Unfortunately not. Neither the mayor, the RKI nor the health department has got back to me. It is a real shame, because as bar and restaurant owners we want to help and engage in dialogue. We want to find out what they think of our ideas from the standpoint of infection biology, and we want to continue improving our concepts. According to sources at DEHOGA, my concept was presented yet again in their meetings, and I’ve seen that it has already been downloaded from our website more than 300 times all over Germany.
In Düsseldorf, the Minister of Economic Affairs of the State of North Rhine-Westphalia visited a restaurant to obtain an on-site demonstration of how hygiene measures are being implemented in actual practice since business reopened. What could industry figures – bar operators such as yourself – do to demonstrate the measures they have taken in order to get things moving?
We could do the same thing. I know, for example, that Berlin's Senator for Economic Affairs has received an invitation from a trade journal to visit a Berlin bar for just such a demonstration. The latest word is that Ms.
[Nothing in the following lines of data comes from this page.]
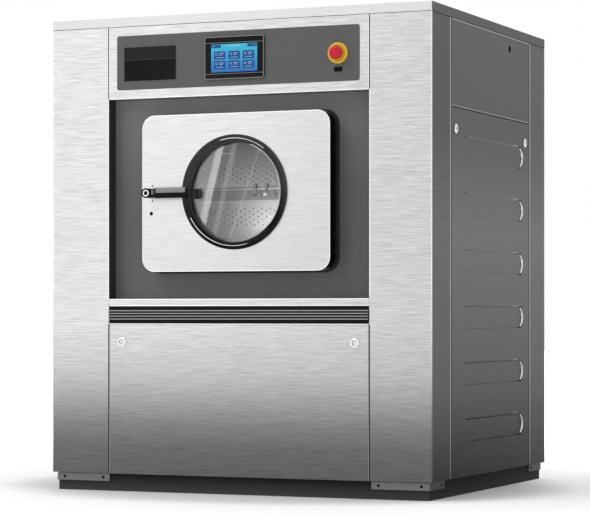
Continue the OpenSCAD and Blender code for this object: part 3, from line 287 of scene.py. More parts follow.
@dataclass(frozen=True)
class WindowGlass(Finish):
    """Clear float glass: sharp reflections, and lamps shine through it on the drum.

    Attributes:
        bend: Index of refraction, high enough that the pane veils the drum with the pale room.
    """

    bend: float = 1.58

    def wire(self, tree: Tree, shader: Node, coords: Socket) -> None:
        """Sets the glass; its surface is too smooth for a grain."""
        fill(shader, {"Base Color": linear(self.colour), "Transmission Weight": 1.0, "IOR": self.bend})

    def surface(self, tree: Tree, shader: Node) -> Socket:
        """Puts a clear shader in for rays on their way to lamps."""
        clear = add(tree, "BsdfTransparent", {"Color": linear(self.colour)})
        return add(tree, "MixShader", links={0: rays(tree, "Is Shadow Ray"), 1: shader.outputs[0],
                                             2: clear.outputs[0]}).outputs[0]


@dataclass(frozen=True)
class LitScreen(Finish):
    """A lit display behind glass: its colour runs from the top tone to the bottom tone.

    Attributes:
        low: Height of the picture's lower edge in metres.
        high: Height of its upper edge.
        bottom: Colour at the lower edge.
        glow: Strength of the display's own light.
        pane: Colour of the dark pane itself.
    """

    low: float = 0.0
    high: float = 1.0
    bottom: str = "#1d6fc4"
    glow: float = 1.05
    pane: str = "#06080b"

    def wire(self, tree: Tree, shader: Node, coords: Socket) -> None:
        """Links the run of colour to the display's own light; the pane itself is dark."""
        height = add(tree, "SeparateXYZ", links={0: coords}).outputs[2]
        share = remap(tree, height, self.low, self.high)
        tone = add(tree, "Mix", {"data_type": "RGBA", 6: linear(self.bottom), 7: linear(self.colour)}, {0: share})
        fill(shader, {"Base Color": linear(self.pane), "Emission Strength": self.glow})
        tree.links.new(tone.outputs[2], shader.inputs["Emission Color"])


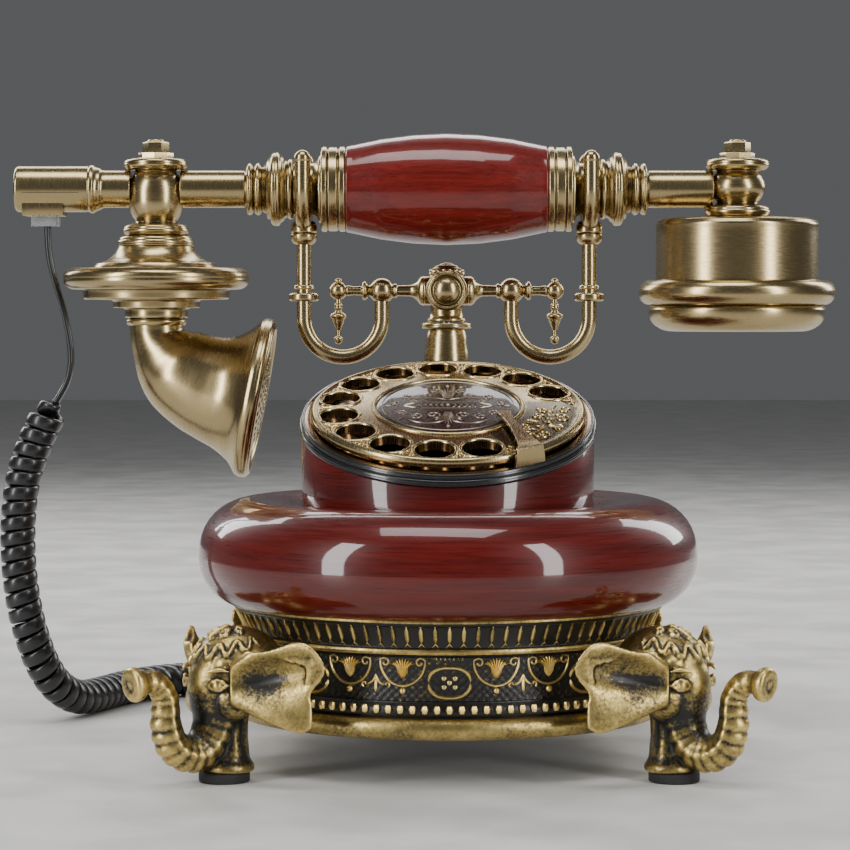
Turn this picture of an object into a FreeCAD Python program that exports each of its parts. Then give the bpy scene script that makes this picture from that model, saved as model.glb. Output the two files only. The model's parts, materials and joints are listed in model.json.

Pop has not yet been able to respond. It was for this very reason that I drew up my hygiene concept – to get bar and restaurant owners thinking and to help them prepare. The delivery times for hygiene products can be extremely long right now, so those who have been devoting their time and energy to ‘rebooting’ should already have some changes to show for their efforts. I, for one, am ready to start
By ensuring hygienic conditions you are also protecting your employees. What things are particularly important here?
Unfortunately the State of Berlin has been very lax in the way it has drawn up its regulations, and most of the rules are focused solely on protecting customers. I believe that employees are every bit as deserving of protection, and other German states have done more here. In concrete terms, we're talking about spit guards for bartenders at mix stations, mandatory hygiene stations for patrons, pandemic training for staff, airing out premises at least once every two hours, free gloves and masks for personnel, small fixed teams to minimise the danger of the entire staff being subjected to quarantine, and, naturally, keeping a list of customers. This is still not mandated in Berlin, yet it can be a great help should something occur, as it allows customers and employees to be contacted quickly so that they can isolate themselves. At the end of the day, you’re dealing with the same information you need to reserve a table.
Right now it's spring, the time when bars and restaurants like to move their operations outdoors. Lithuania’s capital Vilnius has decided to make even more space available outdoors for its food and drink establishments this year, and this model is now also being tested in Berlin, Cologne and other cities. It appears to be a good idea, as not only is the risk of infection lower outside, but they can also serve more customers this way. Wouldn't this also be a good idea for bars – if they are actually allowed to reopen?
Transmission of the virus is significantly lower outdoors, so the concept is certainly worthwhile. Berlin’s people are particularly fond of sitting outside when the weather gets warmer, and it goes without saying that food as well as drinks can be served without difficulty in special areas in front of an establishment. The routes employees have to take must always be considered. If reaching the tables requires crossing a street, there is a certain level of danger involved. We also cannot treat outdoor service as a solution to all our problems, absolving governments of their responsibility to offer other financial support to the industry. After all, outdoor business is always at the mercy of the weather. Otherwise there is no reason not to pursue this path.